**** Input material ****

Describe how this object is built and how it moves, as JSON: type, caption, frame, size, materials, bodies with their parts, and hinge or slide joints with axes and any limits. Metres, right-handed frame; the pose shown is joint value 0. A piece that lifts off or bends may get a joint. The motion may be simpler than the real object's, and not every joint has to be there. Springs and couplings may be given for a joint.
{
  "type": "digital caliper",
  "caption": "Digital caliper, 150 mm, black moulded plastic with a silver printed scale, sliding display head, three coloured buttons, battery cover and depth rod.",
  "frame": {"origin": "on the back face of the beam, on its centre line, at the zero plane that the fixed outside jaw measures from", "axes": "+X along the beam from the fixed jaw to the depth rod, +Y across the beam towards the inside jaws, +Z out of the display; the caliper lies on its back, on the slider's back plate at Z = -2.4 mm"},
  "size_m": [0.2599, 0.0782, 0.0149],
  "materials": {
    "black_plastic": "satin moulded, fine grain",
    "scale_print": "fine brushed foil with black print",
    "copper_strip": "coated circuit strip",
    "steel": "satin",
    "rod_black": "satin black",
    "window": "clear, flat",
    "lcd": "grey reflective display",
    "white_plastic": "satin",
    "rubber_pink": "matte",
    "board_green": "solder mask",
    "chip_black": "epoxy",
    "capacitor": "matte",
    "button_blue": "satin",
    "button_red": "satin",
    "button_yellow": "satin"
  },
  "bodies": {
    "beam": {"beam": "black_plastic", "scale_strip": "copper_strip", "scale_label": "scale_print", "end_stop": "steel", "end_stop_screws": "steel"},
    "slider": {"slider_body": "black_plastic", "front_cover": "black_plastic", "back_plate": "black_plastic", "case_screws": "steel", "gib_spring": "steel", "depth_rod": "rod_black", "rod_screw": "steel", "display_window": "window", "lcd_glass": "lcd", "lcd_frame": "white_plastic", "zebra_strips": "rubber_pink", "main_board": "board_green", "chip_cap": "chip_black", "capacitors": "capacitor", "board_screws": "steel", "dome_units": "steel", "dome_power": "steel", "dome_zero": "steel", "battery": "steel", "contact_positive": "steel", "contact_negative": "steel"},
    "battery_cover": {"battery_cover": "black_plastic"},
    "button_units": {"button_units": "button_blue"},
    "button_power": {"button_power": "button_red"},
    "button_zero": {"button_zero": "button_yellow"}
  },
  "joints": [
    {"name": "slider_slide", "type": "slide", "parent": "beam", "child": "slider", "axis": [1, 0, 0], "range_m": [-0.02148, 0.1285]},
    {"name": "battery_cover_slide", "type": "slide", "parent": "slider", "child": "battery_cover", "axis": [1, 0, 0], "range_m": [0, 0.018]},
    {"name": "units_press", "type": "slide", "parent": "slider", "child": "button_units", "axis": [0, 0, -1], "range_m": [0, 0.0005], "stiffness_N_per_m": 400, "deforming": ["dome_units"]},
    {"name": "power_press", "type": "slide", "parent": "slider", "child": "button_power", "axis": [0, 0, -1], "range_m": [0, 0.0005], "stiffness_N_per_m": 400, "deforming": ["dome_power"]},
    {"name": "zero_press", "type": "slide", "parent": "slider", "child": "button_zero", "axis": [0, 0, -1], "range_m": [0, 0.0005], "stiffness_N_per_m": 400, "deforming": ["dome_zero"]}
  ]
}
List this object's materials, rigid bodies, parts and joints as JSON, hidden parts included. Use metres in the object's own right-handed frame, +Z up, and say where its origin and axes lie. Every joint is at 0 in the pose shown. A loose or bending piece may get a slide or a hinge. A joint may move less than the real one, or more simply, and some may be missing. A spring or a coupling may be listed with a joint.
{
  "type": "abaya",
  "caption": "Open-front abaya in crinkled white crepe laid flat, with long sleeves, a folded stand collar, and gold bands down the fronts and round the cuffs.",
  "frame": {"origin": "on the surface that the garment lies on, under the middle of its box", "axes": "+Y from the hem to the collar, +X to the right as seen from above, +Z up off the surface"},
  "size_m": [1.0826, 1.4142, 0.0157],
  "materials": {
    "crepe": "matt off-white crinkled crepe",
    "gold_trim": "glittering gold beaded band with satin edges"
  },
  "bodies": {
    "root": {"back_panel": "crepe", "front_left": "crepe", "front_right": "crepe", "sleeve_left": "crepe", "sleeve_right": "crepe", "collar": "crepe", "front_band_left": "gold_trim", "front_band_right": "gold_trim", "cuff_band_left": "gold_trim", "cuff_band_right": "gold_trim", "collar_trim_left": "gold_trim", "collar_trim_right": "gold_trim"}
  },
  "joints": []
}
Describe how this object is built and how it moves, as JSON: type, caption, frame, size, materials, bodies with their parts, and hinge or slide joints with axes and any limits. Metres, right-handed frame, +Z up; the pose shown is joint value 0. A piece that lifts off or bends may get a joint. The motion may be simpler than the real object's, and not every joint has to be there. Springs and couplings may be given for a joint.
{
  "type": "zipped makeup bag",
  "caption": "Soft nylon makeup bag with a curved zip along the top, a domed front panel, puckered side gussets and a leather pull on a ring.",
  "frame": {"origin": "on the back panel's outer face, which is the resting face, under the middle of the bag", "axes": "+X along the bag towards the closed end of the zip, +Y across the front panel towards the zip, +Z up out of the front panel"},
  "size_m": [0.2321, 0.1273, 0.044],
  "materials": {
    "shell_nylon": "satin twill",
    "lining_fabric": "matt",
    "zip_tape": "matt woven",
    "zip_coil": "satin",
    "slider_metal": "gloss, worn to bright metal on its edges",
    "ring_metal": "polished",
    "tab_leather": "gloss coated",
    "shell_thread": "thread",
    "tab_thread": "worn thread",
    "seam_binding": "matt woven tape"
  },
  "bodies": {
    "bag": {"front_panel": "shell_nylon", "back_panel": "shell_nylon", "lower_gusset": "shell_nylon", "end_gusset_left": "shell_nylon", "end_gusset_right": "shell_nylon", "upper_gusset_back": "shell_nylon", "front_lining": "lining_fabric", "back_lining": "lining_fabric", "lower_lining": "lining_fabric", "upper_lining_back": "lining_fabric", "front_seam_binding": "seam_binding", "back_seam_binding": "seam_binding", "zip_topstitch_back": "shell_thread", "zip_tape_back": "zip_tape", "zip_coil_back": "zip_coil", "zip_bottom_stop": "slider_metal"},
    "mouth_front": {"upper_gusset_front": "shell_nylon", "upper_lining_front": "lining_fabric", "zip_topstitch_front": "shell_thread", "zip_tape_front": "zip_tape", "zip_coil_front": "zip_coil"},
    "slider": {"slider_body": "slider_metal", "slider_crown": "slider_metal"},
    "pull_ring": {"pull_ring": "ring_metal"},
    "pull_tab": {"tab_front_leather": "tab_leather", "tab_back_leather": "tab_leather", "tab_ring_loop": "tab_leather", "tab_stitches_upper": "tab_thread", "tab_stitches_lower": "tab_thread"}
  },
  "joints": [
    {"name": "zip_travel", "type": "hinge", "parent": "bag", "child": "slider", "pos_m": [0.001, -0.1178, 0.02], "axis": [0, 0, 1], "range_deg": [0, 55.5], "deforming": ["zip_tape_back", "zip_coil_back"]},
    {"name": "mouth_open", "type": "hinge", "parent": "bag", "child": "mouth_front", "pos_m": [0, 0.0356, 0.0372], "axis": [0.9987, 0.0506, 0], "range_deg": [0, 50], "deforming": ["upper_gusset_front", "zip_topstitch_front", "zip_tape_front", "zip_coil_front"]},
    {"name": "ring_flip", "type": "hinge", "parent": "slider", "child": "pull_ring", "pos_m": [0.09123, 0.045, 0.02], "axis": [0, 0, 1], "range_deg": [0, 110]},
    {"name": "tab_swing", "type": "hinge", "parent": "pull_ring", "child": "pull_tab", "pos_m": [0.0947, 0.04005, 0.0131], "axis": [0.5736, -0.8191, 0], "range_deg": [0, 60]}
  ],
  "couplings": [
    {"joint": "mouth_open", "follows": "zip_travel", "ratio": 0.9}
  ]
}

****

Copy the data above exactly. Every line must be included.

Describe how this object is built and how it moves, as JSON: type, caption, frame, size, materials, bodies with their parts, and hinge or slide joints with axes and any limits. Metres, right-handed frame; the pose shown is joint value 0. A piece that lifts off or bends may get a joint. The motion may be simpler than the real object's, and not every joint has to be there. Springs and couplings may be given for a joint.
{
  "type": "digital caliper",
  "caption": "Digital caliper, 150 mm, black moulded plastic with a silver printed scale, sliding display head, three coloured buttons, battery cover and depth rod.",
  "frame": {"origin": "on the back face of the beam, on its centre line, at the zero plane that the fixed outside jaw measures from", "axes": "+X along the beam from the fixed jaw to the depth rod, +Y across the beam towards the inside jaws, +Z out of the display; the caliper lies on its back, on the slider's back plate at Z = -2.4 mm"},
  "size_m": [0.2599, 0.0782, 0.0149],
  "materials": {
    "black_plastic": "satin moulded, fine grain",
    "scale_print": "fine brushed foil with black print",
    "copper_strip": "coated circuit strip",
    "steel": "satin",
    "rod_black": "satin black",
    "window": "clear, flat",
    "lcd": "grey reflective display",
    "white_plastic": "satin",
    "rubber_pink": "matte",
    "board_green": "solder mask",
    "chip_black": "epoxy",
    "capacitor": "matte",
    "button_blue": "satin",
    "button_red": "satin",
    "button_yellow": "satin"
  },
  "bodies": {
    "beam": {"beam": "black_plastic", "scale_strip": "copper_strip", "scale_label": "scale_print", "end_stop": "steel", "end_stop_screws": "steel"},
    "slider": {"slider_body": "black_plastic", "front_cover": "black_plastic", "back_plate": "black_plastic", "case_screws": "steel", "gib_spring": "steel", "depth_rod": "rod_black", "rod_screw": "steel", "display_window": "window", "lcd_glass": "lcd", "lcd_frame": "white_plastic", "zebra_strips": "rubber_pink", "main_board": "board_green", "chip_cap": "chip_black", "capacitors": "capacitor", "board_screws": "steel", "dome_units": "steel", "dome_power": "steel", "dome_zero": "steel", "battery": "steel", "contact_positive": "steel", "contact_negative": "steel"},
    "battery_cover": {"battery_cover": "black_plastic"},
    "button_units": {"button_units": "button_blue"},
    "button_power": {"button_power": "button_red"},
    "button_zero": {"button_zero": "button_yellow"}
  },
  "joints": [
    {"name": "slider_slide", "type": "slide", "parent": "beam", "child": "slider", "axis": [1, 0, 0], "range_m": [-0.02148, 0.1285]},
    {"name": "battery_cover_slide", "type": "slide", "parent": "slider", "child": "battery_cover", "axis": [1, 0, 0], "range_m": [0, 0.018]},
    {"name": "units_press", "type": "slide", "parent": "slider", "child": "button_units", "axis": [0, 0, -1], "range_m": [0, 0.0005], "stiffness_N_per_m": 400, "deforming": ["dome_units"]},
    {"name": "power_press", "type": "slide", "parent": "slider", "child": "button_power", "axis": [0, 0, -1], "range_m": [0, 0.0005], "stiffness_N_per_m": 400, "deforming": ["dome_power"]},
    {"name": "zero_press", "type": "slide", "parent": "slider", "child": "button_zero", "axis": [0, 0, -1], "range_m": [0, 0.0005], "stiffness_N_per_m": 400, "deforming": ["dome_zero"]}
  ]
}
List this object's materials, rigid bodies, parts and joints as JSON, hidden parts included. Use metres in the object's own right-handed frame, +Z up, and say where its origin and axes lie. Every joint is at 0 in the pose shown. A loose or bending piece may get a slide or a hinge. A joint may move less than the real one, or more simply, and some may be missing. A spring or a coupling may be listed with a joint.
{
  "type": "abaya",
  "caption": "Open-front abaya in crinkled white crepe laid flat, with long sleeves, a folded stand collar, and gold bands down the fronts and round the cuffs.",
  "frame": {"origin": "on the surface that the garment lies on, under the middle of its box", "axes": "+Y from the hem to the collar, +X to the right as seen from above, +Z up off the surface"},
  "size_m": [1.0826, 1.4142, 0.0157],
  "materials": {
    "crepe": "matt off-white crinkled crepe",
    "gold_trim": "glittering gold beaded band with satin edges"
  },
  "bodies": {
    "root": {"back_panel": "crepe", "front_left": "crepe", "front_right": "crepe", "sleeve_left": "crepe", "sleeve_right": "crepe", "collar": "crepe", "front_band_left": "gold_trim", "front_band_right": "gold_trim", "cuff_band_left": "gold_trim", "cuff_band_right": "gold_trim", "collar_trim_left": "gold_trim", "collar_trim_right": "gold_trim"}
  },
  "joints": []
}
Describe how this object is built and how it moves, as JSON: type, caption, frame, size, materials, bodies with their parts, and hinge or slide joints with axes and any limits. Metres, right-handed frame, +Z up; the pose shown is joint value 0. A piece that lifts off or bends may get a joint. The motion may be simpler than the real object's, and not every joint has to be there. Springs and couplings may be given for a joint.
{
  "type": "zipped makeup bag",
  "caption": "Soft nylon makeup bag with a curved zip along the top, a domed front panel, puckered side gussets and a leather pull on a ring.",
  "frame": {"origin": "on the back panel's outer face, which is the resting face, under the middle of the bag", "axes": "+X along the bag towards the closed end of the zip, +Y across the front panel towards the zip, +Z up out of the front panel"},
  "size_m": [0.2321, 0.1273, 0.044],
  "materials": {
    "shell_nylon": "satin twill",
    "lining_fabric": "matt",
    "zip_tape": "matt woven",
    "zip_coil": "satin",
    "slider_metal": "gloss, worn to bright metal on its edges",
    "ring_metal": "polished",
    "tab_leather": "gloss coated",
    "shell_thread": "thread",
    "tab_thread": "worn thread",
    "seam_binding": "matt woven tape"
  },
  "bodies": {
    "bag": {"front_panel": "shell_nylon", "back_panel": "shell_nylon", "lower_gusset": "shell_nylon", "end_gusset_left": "shell_nylon", "end_gusset_right": "shell_nylon", "upper_gusset_back": "shell_nylon", "front_lining": "lining_fabric", "back_lining": "lining_fabric", "lower_lining": "lining_fabric", "upper_lining_back": "lining_fabric", "front_seam_binding": "seam_binding", "back_seam_binding": "seam_binding", "zip_topstitch_back": "shell_thread", "zip_tape_back": "zip_tape", "zip_coil_back": "zip_coil", "zip_bottom_stop": "slider_metal"},
    "mouth_front": {"upper_gusset_front": "shell_nylon", "upper_lining_front": "lining_fabric", "zip_topstitch_front": "shell_thread", "zip_tape_front": "zip_tape", "zip_coil_front": "zip_coil"},
    "slider": {"slider_body": "slider_metal", "slider_crown": "slider_metal"},
    "pull_ring": {"pull_ring": "ring_metal"},
    "pull_tab": {"tab_front_leather": "tab_leather", "tab_back_leather": "tab_leather", "tab_ring_loop": "tab_leather", "tab_stitches_upper": "tab_thread", "tab_stitches_lower": "tab_thread"}
  },
  "joints": [
    {"name": "zip_travel", "type": "hinge", "parent": "bag", "child": "slider", "pos_m": [0.001, -0.1178, 0.02], "axis": [0, 0, 1], "range_deg": [0, 55.5], "deforming": ["zip_tape_back", "zip_coil_back"]},
    {"name": "mouth_open", "type": "hinge", "parent": "bag", "child": "mouth_front", "pos_m": [0, 0.0356, 0.0372], "axis": [0.9987, 0.0506, 0], "range_deg": [0, 50], "deforming": ["upper_gusset_front", "zip_topstitch_front", "zip_tape_front", "zip_coil_front"]},
    {"name": "ring_flip", "type": "hinge", "parent": "slider", "child": "pull_ring", "pos_m": [0.09123, 0.045, 0.02], "axis": [0, 0, 1], "range_deg": [0, 110]},
    {"name": "tab_swing", "type": "hinge", "parent": "pull_ring", "child": "pull_tab", "pos_m": [0.0947, 0.04005, 0.0131], "axis": [0.5736, -0.8191, 0], "range_deg": [0, 60]}
  ],
  "couplings": [
    {"joint": "mouth_open", "follows": "zip_travel", "ratio": 0.9}
  ]
}